Task — Look through the material below and copy exactly the lines from the line with "left_side_frame();" to the line with "for node in", those two lines included.
--- begin Information supplied ---
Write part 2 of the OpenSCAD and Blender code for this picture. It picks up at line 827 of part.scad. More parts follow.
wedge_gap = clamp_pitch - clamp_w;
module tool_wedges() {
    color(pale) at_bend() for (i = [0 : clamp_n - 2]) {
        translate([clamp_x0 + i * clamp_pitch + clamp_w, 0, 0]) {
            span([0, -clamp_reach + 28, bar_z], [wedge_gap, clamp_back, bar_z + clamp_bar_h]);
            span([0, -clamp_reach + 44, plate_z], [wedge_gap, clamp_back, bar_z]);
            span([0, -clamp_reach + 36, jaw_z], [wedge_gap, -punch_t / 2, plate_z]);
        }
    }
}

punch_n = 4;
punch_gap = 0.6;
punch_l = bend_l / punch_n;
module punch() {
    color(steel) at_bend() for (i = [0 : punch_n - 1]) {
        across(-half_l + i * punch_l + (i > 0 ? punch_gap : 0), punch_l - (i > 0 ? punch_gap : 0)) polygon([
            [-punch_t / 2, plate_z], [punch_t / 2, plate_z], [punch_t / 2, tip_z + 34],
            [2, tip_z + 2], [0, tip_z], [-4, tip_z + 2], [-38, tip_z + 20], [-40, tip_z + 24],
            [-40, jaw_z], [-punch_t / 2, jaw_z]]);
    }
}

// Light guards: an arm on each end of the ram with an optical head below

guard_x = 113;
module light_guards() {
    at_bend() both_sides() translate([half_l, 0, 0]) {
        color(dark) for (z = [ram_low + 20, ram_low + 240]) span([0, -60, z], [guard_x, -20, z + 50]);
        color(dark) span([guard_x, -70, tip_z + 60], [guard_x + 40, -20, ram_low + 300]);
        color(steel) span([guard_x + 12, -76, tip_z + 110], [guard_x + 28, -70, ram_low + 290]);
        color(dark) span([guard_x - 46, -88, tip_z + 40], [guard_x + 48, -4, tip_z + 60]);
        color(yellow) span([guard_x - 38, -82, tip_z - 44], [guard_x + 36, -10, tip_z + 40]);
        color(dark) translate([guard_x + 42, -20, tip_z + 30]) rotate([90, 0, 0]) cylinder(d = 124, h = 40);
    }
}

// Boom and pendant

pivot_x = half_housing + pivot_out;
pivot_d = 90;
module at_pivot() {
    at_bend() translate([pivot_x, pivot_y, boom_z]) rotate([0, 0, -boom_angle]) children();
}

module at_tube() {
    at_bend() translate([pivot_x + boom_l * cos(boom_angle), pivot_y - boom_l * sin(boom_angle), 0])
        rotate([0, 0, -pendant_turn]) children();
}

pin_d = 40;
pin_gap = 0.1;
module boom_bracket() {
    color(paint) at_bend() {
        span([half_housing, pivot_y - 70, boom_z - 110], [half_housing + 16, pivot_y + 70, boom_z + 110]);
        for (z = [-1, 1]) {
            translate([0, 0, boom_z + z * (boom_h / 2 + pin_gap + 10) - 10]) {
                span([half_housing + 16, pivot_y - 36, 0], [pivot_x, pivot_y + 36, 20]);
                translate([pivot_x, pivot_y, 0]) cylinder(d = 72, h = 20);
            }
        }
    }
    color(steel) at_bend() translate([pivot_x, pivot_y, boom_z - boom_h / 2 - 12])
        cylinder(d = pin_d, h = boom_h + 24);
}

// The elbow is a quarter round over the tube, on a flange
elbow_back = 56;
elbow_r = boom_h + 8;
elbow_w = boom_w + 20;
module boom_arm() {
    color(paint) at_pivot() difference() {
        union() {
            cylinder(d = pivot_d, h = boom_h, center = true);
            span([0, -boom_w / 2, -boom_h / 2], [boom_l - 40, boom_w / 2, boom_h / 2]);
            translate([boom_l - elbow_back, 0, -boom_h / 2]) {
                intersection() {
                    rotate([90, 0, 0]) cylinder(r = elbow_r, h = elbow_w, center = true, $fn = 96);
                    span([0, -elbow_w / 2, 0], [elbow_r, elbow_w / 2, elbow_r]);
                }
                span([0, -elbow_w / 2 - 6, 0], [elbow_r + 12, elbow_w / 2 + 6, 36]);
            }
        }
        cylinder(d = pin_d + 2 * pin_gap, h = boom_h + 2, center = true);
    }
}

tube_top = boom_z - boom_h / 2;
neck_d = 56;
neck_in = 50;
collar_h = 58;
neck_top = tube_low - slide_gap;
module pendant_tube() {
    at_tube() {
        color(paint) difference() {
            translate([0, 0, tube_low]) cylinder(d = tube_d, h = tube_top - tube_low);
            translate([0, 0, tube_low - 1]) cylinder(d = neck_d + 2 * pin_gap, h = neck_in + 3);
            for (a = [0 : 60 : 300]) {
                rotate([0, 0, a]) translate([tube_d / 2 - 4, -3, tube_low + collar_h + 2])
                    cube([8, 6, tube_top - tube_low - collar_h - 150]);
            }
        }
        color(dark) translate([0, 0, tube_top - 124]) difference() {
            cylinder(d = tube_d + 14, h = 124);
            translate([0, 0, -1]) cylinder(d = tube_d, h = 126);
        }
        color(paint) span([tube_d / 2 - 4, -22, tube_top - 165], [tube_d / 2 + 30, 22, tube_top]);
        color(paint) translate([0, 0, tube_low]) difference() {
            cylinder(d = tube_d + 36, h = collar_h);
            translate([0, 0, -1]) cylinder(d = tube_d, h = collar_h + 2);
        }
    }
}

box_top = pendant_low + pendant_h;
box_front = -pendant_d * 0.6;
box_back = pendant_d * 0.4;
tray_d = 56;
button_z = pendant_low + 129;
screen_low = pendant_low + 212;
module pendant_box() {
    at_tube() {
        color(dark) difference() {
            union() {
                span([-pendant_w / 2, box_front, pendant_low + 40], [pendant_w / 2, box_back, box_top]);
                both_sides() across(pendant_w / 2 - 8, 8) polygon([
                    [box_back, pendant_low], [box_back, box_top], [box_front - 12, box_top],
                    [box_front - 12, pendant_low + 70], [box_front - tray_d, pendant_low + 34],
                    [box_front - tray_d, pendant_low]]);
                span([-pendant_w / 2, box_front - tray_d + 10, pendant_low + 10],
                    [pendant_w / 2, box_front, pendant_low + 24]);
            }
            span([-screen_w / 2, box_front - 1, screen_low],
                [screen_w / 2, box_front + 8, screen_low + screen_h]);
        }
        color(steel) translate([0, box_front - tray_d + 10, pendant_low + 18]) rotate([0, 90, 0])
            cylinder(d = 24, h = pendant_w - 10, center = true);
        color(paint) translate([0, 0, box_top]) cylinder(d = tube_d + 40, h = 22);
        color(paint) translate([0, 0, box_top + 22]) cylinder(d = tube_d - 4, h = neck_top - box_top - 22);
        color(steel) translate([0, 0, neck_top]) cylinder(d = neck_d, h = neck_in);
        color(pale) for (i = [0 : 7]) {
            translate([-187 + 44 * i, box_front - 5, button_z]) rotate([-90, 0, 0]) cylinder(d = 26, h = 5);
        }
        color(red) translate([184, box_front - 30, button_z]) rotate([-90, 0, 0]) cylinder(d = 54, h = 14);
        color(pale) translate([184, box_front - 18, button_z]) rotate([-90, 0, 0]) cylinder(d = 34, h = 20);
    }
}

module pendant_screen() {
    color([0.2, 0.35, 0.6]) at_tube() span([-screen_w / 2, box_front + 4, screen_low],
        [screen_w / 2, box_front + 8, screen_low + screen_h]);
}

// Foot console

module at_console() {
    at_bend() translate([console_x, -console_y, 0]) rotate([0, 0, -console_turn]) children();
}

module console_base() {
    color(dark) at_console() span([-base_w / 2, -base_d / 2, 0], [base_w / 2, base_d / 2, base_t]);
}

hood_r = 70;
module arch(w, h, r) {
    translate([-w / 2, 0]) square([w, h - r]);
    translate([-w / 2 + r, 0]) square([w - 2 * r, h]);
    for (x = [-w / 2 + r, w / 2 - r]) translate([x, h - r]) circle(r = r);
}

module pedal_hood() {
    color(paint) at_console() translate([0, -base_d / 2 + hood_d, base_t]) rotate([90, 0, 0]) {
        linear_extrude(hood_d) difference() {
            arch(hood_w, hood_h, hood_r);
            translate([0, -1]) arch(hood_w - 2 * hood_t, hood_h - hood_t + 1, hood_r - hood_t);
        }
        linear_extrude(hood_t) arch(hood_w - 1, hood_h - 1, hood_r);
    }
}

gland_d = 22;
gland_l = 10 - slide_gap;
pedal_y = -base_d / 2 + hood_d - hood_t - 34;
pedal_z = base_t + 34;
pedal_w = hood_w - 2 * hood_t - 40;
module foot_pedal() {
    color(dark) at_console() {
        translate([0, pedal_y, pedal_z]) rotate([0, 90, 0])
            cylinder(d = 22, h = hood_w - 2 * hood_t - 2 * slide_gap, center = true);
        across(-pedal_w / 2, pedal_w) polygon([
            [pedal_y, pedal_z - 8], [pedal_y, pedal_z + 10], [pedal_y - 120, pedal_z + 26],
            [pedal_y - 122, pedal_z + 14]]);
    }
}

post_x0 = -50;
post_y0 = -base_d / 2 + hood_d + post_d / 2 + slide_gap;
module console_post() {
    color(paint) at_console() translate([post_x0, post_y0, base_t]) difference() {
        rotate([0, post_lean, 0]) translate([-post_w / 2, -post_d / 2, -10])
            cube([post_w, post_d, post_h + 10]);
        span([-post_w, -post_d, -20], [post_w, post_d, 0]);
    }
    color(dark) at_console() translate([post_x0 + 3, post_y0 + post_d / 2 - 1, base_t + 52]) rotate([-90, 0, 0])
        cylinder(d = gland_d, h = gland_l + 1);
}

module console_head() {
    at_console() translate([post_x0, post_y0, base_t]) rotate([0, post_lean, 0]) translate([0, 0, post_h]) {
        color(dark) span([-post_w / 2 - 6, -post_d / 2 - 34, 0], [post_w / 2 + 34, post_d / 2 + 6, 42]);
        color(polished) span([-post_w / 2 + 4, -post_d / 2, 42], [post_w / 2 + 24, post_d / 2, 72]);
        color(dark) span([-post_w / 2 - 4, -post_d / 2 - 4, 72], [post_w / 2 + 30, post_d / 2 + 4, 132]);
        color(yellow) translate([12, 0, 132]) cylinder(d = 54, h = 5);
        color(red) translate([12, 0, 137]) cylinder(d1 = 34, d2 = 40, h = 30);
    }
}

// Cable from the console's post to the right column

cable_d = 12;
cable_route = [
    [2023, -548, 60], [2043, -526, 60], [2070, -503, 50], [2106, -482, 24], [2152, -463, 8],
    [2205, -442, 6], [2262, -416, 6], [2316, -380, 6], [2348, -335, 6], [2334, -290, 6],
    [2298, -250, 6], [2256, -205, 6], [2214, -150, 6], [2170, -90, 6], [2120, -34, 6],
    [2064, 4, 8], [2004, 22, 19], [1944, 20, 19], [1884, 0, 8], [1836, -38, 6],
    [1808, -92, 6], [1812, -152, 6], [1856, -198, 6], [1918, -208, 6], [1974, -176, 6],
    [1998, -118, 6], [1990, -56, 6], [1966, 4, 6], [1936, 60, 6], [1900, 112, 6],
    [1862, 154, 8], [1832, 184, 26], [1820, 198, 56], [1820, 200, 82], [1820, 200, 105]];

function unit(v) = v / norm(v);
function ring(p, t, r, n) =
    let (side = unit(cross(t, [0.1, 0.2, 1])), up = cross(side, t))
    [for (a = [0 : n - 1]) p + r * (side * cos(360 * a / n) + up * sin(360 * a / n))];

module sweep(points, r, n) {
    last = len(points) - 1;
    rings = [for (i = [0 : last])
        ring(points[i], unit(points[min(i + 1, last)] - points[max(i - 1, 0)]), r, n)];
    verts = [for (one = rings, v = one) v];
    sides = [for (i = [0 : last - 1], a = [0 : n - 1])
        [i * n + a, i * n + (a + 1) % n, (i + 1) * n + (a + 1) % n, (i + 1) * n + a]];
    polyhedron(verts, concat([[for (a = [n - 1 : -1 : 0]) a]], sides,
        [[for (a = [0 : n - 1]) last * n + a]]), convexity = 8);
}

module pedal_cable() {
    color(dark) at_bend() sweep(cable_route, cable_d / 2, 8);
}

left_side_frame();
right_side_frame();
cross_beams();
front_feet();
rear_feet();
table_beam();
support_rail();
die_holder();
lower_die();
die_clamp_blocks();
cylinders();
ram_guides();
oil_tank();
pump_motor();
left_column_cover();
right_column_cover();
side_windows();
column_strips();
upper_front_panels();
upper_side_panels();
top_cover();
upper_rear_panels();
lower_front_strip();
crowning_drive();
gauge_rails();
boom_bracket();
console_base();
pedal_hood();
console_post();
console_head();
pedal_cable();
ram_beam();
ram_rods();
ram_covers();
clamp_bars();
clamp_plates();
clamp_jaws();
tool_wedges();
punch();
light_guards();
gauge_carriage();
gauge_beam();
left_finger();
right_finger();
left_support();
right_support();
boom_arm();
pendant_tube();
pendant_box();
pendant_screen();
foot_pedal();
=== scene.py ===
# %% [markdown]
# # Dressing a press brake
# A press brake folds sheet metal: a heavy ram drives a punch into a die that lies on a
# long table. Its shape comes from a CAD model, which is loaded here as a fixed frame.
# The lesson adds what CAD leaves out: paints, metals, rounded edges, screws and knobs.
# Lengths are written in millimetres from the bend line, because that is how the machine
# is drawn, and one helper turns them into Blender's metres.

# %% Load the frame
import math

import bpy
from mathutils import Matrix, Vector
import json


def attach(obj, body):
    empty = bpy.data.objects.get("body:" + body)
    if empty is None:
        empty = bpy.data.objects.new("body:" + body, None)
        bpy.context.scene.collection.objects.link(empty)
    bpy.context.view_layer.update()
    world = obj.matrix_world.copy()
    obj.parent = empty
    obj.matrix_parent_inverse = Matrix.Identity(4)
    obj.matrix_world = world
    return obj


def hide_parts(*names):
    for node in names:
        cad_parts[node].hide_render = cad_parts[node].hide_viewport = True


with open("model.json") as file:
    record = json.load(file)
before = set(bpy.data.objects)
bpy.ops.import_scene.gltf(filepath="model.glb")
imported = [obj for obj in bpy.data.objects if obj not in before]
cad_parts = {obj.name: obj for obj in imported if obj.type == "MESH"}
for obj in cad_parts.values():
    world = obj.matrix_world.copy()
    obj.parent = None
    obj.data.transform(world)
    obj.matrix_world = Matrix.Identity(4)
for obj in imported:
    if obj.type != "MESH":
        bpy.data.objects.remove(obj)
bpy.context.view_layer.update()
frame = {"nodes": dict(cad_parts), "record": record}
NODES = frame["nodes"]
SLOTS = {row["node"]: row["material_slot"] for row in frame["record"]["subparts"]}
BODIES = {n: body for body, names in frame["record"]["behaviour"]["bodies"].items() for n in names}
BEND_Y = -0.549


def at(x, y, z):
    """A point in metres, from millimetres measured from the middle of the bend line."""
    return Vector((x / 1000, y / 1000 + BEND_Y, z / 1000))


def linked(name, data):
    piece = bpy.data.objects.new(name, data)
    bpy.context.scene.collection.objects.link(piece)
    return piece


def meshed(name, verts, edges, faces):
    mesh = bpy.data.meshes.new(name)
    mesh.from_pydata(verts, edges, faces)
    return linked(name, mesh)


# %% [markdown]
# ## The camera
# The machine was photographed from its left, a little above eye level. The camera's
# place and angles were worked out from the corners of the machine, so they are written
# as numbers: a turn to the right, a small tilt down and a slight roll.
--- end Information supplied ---
Output for this task —
left_side_frame();
right_side_frame();
cross_beams();
front_feet();
rear_feet();
table_beam();
support_rail();
die_holder();
lower_die();
die_clamp_blocks();
cylinders();
ram_guides();
oil_tank();
pump_motor();
left_column_cover();
right_column_cover();
side_windows();
column_strips();
upper_front_panels();
upper_side_panels();
top_cover();
upper_rear_panels();
lower_front_strip();
crowning_drive();
gauge_rails();
boom_bracket();
console_base();
pedal_hood();
console_post();
console_head();
pedal_cable();
ram_beam();
ram_rods();
ram_covers();
clamp_bars();
clamp_plates();
clamp_jaws();
tool_wedges();
punch();
light_guards();
gauge_carriage();
gauge_beam();
left_finger();
right_finger();
left_support();
right_support();
boom_arm();
pendant_tube();
pendant_box();
pendant_screen();
foot_pedal();
=== scene.py ===
# %% [markdown]
# # Dressing a press brake
# A press brake folds sheet metal: a heavy ram drives a punch into a die that lies on a
# long table. Its shape comes from a CAD model, which is loaded here as a fixed frame.
# The lesson adds what CAD leaves out: paints, metals, rounded edges, screws and knobs.
# Lengths are written in millimetres from the bend line, because that is how the machine
# is drawn, and one helper turns them into Blender's metres.

# %% Load the frame
import math

import bpy
from mathutils import Matrix, Vector
import json


def attach(obj, body):
    empty = bpy.data.objects.get("body:" + body)
    if empty is None:
        empty = bpy.data.objects.new("body:" + body, None)
        bpy.context.scene.collection.objects.link(empty)
    bpy.context.view_layer.update()
    world = obj.matrix_world.copy()
    obj.parent = empty
    obj.matrix_parent_inverse = Matrix.Identity(4)
    obj.matrix_world = world
    return obj


def hide_parts(*names):
    for node in names:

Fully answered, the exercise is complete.